Set task ::
Find the lines holding the word "parts" and collect them.

Data entries ::
▶
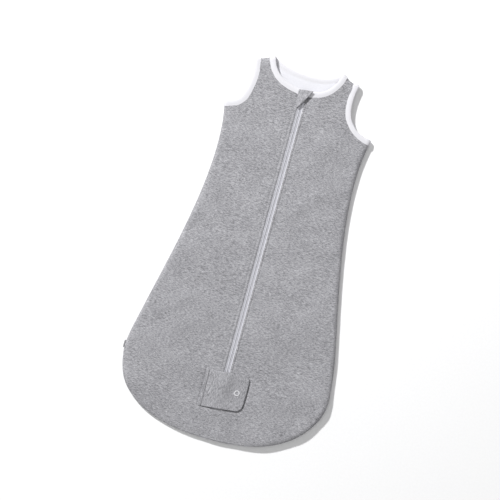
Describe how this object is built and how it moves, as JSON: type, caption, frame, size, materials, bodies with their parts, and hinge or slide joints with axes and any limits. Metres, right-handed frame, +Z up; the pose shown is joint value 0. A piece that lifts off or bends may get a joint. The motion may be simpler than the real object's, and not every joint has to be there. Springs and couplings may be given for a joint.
{
  "type": "baby sleeping bag",
  "caption": "Sleeveless knit baby sleeping bag laid flat, with bound neck and armholes, a front zip with a chin guard, and a snap tab over the parked slider.",
  "frame": {"origin": "middle of the bag on the surface it lies on", "axes": "+X to the right of the bag as it is seen from the front, +Y towards the neck, +Z up out of the front"},
  "size_m": [0.385, 0.6973, 0.0206],
  "materials": {
    "body_knit": "heather grey knit, matt, fine speckle",
    "tab_knit": "the body knit cut crosswise",
    "binding": "white rib knit binding, matt",
    "facing": "white jersey lining, matt",
    "label": "white woven tape, no text",
    "zip_tape": "light grey woven tape",
    "zip_chain": "light grey nylon coil",
    "zip_plastic": "white moulded plastic",
    "zip_metal": "light grey painted zinc",
    "snap_metal": "white enamelled snap, satin"
  },
  "bodies": {
    "root": {"back_panel": "body_knit", "front_panel": "body_knit", "side_seam_left": "body_knit", "side_seam_right": "body_knit", "bottom_seam": "body_knit", "shoulder_seam_left": "body_knit", "shoulder_seam_right": "body_knit", "neck_binding_back": "binding", "armhole_binding_left": "binding", "armhole_binding_right": "binding", "neck_facing": "facing", "side_label": "label", "zip_tape_tail_left": "zip_tape", "zip_tape_tail_right": "zip_tape", "zip_chain_end": "zip_chain", "zip_bar_tack": "zip_plastic", "snap_stud": "snap_metal", "snap_stud_backing": "snap_metal", "snap_tab_seam": "tab_knit"},
    "front_left": {"lapel_left_panel": "body_knit", "zip_tape_left": "zip_tape", "zip_chain_left": "zip_chain", "insertion_pin": "zip_plastic", "neck_binding_left": "binding", "chin_guard": "tab_knit"},
    "front_right": {"lapel_right_panel": "body_knit", "zip_tape_right": "zip_tape", "zip_chain_right": "zip_chain", "retainer_box": "zip_plastic", "neck_binding_right": "binding"},
    "slider": {"slider_body": "zip_metal", "slider_pin": "zip_metal"},
    "pull": {"zip_pull": "zip_metal"},
    "snap_tab": {"snap_tab_fabric": "tab_knit", "snap_ring_cap": "snap_metal", "snap_socket": "snap_metal"}
  },
  "joints": [
    {"name": "front_fold_right", "type": "hinge", "parent": "root", "child": "front_right", "pos_m": [0, -0.236, 0.0133], "axis": [0.1023, 0.9948, 0], "range_deg": [0, 150]},
    {"name": "front_fold_left", "type": "hinge", "parent": "root", "child": "front_left", "pos_m": [0, -0.236, 0.0133], "axis": [0.1023, -0.9948, 0], "range_deg": [0, 150]},
    {"name": "slider_travel", "type": "slide", "parent": "front_right", "child": "slider", "axis": [0, 1, 0], "range_m": [0, 0.514]},
    {"name": "pull_turn", "type": "hinge", "parent": "slider", "child": "pull", "pos_m": [0, -0.236, 0.0148], "axis": [-1, 0, 0], "range_deg": [0, 180]},
    {"name": "snap_tab_open", "type": "hinge", "parent": "root", "child": "snap_tab", "pos_m": [-0.03009, -0.25268, 0.0146], "axis": [0.0785, -0.9969, 0], "range_deg": [0, 165]}
  ],
  "couplings": [
    {"joint": "front_fold_left", "follows": "front_fold_right", "ratio": 1},
    {"joint": "pull_turn", "follows": "slider_travel", "rad_per_m": 6.112}
  ]
}
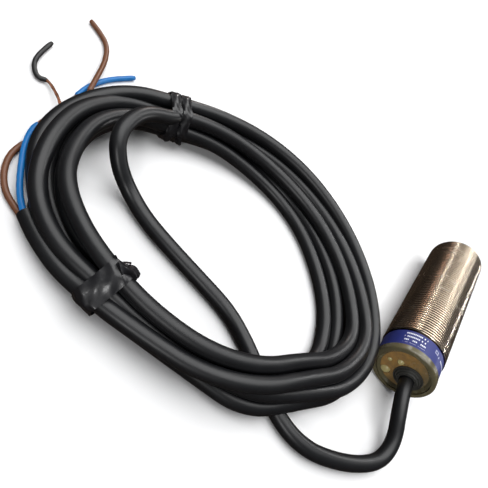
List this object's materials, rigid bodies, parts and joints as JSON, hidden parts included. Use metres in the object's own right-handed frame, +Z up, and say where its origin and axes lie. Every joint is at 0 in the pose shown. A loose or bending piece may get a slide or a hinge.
◀
Correct output ::
Describe how this object is built and how it moves, as JSON: type, caption, frame, size, materials, bodies with their parts, and hinge or slide joints with axes and any limits. Metres, right-handed frame, +Z up; the pose shown is joint value 0. A piece that lifts off or bends may get a joint. The motion may be simpler than the real object's, and not every joint has to be there. Springs and couplings may be given for a joint.
List this object's materials, rigid bodies, parts and joints as JSON, hidden parts included. Use metres in the object's own right-handed frame, +Z up, and say where its origin and axes lie. Every joint is at 0 in the pose shown. A loose or bending piece may get a slide or a hinge.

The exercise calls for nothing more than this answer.